It is required that all of the data be written out exactly.

*** Supplied records ***

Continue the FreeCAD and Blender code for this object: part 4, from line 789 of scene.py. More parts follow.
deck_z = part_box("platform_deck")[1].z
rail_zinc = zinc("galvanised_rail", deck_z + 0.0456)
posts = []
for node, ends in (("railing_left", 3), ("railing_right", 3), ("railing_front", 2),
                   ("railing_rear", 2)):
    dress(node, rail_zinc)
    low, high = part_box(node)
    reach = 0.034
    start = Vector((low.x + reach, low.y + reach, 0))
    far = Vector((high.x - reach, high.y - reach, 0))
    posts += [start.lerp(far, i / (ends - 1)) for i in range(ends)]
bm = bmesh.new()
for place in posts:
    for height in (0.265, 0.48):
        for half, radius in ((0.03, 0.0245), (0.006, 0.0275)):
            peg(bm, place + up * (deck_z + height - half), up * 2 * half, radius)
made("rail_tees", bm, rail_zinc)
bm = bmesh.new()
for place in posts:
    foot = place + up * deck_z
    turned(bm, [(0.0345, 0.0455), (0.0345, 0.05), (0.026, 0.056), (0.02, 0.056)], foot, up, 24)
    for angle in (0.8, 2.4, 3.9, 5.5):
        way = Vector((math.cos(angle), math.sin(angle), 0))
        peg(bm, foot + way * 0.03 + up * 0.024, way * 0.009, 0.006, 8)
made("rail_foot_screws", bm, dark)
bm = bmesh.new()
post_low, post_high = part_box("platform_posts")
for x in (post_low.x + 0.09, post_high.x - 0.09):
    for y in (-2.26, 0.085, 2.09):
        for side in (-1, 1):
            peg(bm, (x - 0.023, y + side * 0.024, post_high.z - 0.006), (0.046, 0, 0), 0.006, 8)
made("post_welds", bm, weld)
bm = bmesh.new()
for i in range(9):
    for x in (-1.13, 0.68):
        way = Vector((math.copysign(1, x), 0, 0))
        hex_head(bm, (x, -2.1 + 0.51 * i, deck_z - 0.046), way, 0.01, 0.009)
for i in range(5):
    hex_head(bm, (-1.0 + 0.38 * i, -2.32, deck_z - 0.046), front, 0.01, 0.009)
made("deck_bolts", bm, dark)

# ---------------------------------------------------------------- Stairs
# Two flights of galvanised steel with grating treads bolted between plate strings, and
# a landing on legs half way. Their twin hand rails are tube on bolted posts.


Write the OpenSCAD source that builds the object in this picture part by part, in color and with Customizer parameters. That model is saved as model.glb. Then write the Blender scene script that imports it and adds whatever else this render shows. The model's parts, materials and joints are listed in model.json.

***

▶ _Exercise answer_
Continue the FreeCAD and Blender code for this object: part 4, from line 789 of scene.py. More parts follow.
deck_z = part_box("platform_deck")[1].z
rail_zinc = zinc("galvanised_rail", deck_z + 0.0456)
posts = []
for node, ends in (("railing_left", 3), ("railing_right", 3), ("railing_front", 2),
                   ("railing_rear", 2)):
    dress(node, rail_zinc)
    low, high = part_box(node)
    reach = 0.034
    start = Vector((low.x + reach, low.y + reach, 0))
    far = Vector((high.x - reach, high.y - reach, 0))
    posts += [start.lerp(far, i / (ends - 1)) for i in range(ends)]
bm = bmesh.new()
for place in posts:
    for height in (0.265, 0.48):
        for half, radius in ((0.03, 0.0245), (0.006, 0.0275)):
            peg(bm, place + up * (deck_z + height - half), up * 2 * half, radius)
made("rail_tees", bm, rail_zinc)
bm = bmesh.new()
for place in posts:
    foot = place + up * deck_z
    turned(bm, [(0.0345, 0.0455), (0.0345, 0.05), (0.026, 0.056), (0.02, 0.056)], foot, up, 24)
    for angle in (0.8, 2.4, 3.9, 5.5):
        way = Vector((math.cos(angle), math.sin(angle), 0))
        peg(bm, foot + way * 0.03 + up * 0.024, way * 0.009, 0.006, 8)
made("rail_foot_screws", bm, dark)
bm = bmesh.new()
post_low, post_high = part_box("platform_posts")
for x in (post_low.x + 0.09, post_high.x - 0.09):
    for y in (-2.26, 0.085, 2.09):
        for side in (-1, 1):
            peg(bm, (x - 0.023, y + side * 0.024, post_high.z - 0.006), (0.046, 0, 0), 0.006, 8)
made("post_welds", bm, weld)
bm = bmesh.new()
for i in range(9):
    for x in (-1.13, 0.68):
        way = Vector((math.copysign(1, x), 0, 0))
        hex_head(bm, (x, -2.1 + 0.51 * i, deck_z - 0.046), way, 0.01, 0.009)
for i in range(5):
    hex_head(bm, (-1.0 + 0.38 * i, -2.32, deck_z - 0.046), front, 0.01, 0.009)
made("deck_bolts", bm, dark)

# ---------------------------------------------------------------- Stairs
# Two flights of galvanised steel with grating treads bolted between plate strings, and
# a landing on legs half way. Their twin hand rails are tube on bolted posts.


Write the OpenSCAD source that builds the object in this picture part by part, in color and with Customizer parameters. That model is saved as model.glb. Then write the Blender scene script that imports it and adds whatever else this render shows. The model's parts, materials and joints are listed in model.json.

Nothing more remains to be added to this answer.